WRITTEN TASK: In the listing that follows, locate the line containing "Reconstruct the object" and the line containing "WALL = 12.0". Retype exactly those two lines and every line between them, and nothing more.

begin RECORD SET

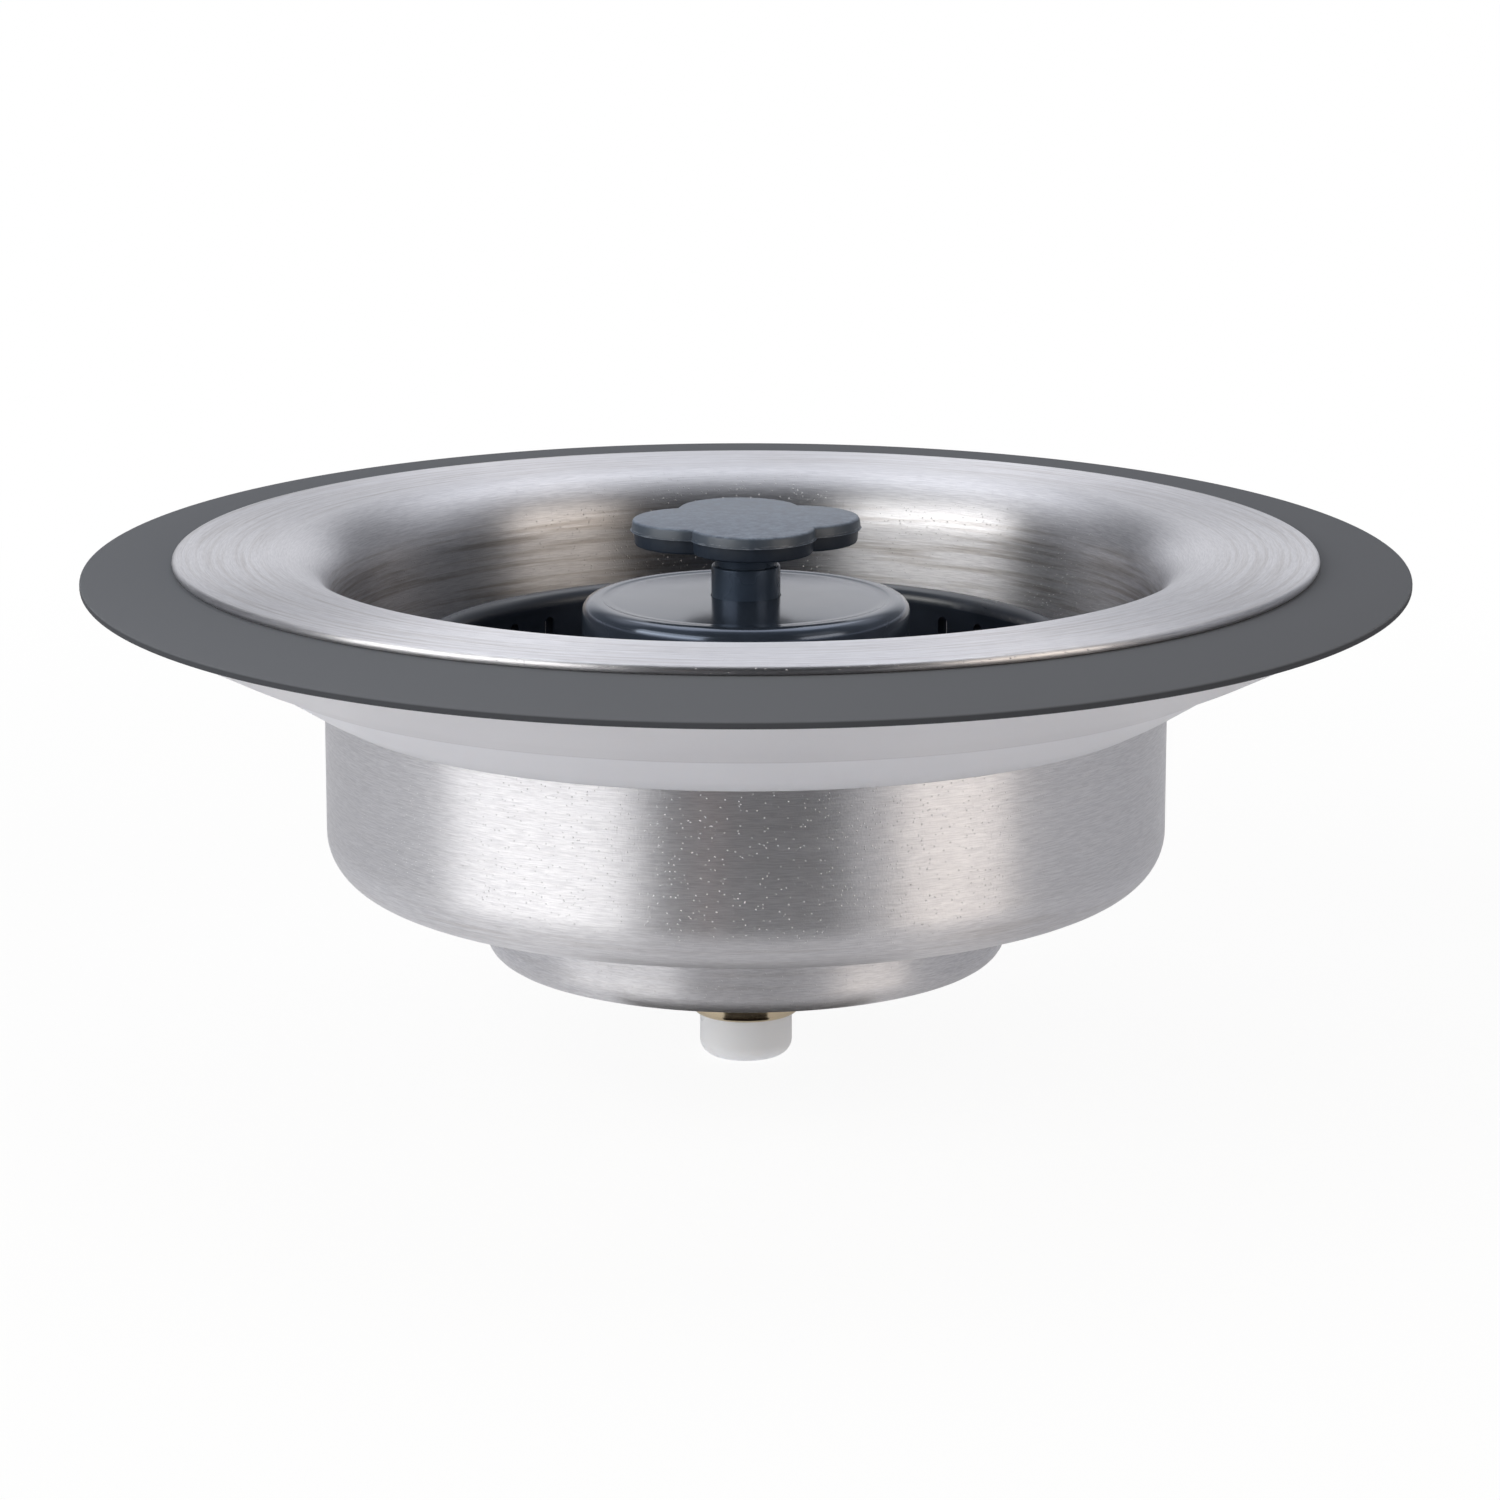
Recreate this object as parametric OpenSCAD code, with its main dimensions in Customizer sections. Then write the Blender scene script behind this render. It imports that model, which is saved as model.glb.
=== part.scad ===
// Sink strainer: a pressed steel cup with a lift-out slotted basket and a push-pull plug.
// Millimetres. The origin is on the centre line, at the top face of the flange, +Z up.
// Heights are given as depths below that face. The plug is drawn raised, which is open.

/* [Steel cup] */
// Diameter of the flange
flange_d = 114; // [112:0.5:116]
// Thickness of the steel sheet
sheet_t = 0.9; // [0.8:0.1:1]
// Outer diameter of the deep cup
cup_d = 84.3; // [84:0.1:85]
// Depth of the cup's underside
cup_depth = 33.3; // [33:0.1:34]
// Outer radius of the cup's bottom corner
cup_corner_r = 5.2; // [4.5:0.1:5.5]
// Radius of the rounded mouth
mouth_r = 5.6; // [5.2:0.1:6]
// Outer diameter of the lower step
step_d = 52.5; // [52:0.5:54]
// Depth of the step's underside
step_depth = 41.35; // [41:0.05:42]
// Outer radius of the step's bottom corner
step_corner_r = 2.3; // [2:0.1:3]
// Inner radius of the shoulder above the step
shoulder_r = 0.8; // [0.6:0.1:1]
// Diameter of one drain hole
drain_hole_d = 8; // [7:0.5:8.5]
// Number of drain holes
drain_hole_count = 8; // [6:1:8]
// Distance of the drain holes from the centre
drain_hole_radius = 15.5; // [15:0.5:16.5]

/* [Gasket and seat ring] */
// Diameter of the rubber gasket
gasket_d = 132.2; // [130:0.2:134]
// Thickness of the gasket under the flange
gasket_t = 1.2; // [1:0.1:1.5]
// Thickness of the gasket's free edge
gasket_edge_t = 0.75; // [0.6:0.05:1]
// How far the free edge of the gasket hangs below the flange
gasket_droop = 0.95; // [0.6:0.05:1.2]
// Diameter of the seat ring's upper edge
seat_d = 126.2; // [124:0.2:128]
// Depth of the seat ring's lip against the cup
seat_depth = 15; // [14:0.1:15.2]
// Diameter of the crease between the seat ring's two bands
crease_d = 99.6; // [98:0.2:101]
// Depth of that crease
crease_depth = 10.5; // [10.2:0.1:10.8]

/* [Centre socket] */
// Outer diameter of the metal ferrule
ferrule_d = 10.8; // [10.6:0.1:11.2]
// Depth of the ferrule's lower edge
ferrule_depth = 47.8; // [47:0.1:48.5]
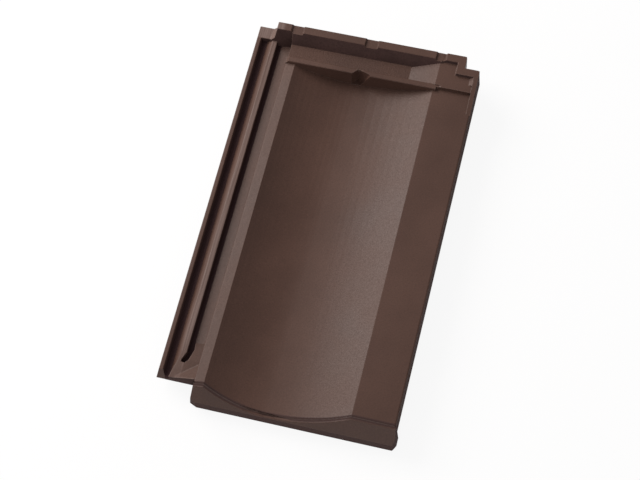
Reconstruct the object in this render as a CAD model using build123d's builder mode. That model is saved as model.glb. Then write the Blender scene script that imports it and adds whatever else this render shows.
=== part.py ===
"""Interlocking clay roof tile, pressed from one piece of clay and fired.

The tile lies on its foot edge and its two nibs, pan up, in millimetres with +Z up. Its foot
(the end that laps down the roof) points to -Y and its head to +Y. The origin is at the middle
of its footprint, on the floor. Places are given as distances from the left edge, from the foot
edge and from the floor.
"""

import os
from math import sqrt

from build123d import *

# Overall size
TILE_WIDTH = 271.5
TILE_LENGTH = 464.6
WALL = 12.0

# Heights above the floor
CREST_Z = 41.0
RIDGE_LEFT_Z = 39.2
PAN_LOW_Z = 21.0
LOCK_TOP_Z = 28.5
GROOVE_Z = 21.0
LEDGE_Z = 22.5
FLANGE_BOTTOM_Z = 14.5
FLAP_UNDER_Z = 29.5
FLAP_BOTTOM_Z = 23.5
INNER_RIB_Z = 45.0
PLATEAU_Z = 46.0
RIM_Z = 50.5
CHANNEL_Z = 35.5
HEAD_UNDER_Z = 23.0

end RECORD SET

SOLUTION FOR THIS TASK:
Reconstruct the object in this render as a CAD model using build123d's builder mode. That model is saved as model.glb. Then write the Blender scene script that imports it and adds whatever else this render shows.
=== part.py ===
"""Interlocking clay roof tile, pressed from one piece of clay and fired.

The tile lies on its foot edge and its two nibs, pan up, in millimetres with +Z up. Its foot
(the end that laps down the roof) points to -Y and its head to +Y. The origin is at the middle
of its footprint, on the floor. Places are given as distances from the left edge, from the foot
edge and from the floor.
"""

import os
from math import sqrt

from build123d import *

# Overall size
TILE_WIDTH = 271.5
TILE_LENGTH = 464.6
WALL = 12.0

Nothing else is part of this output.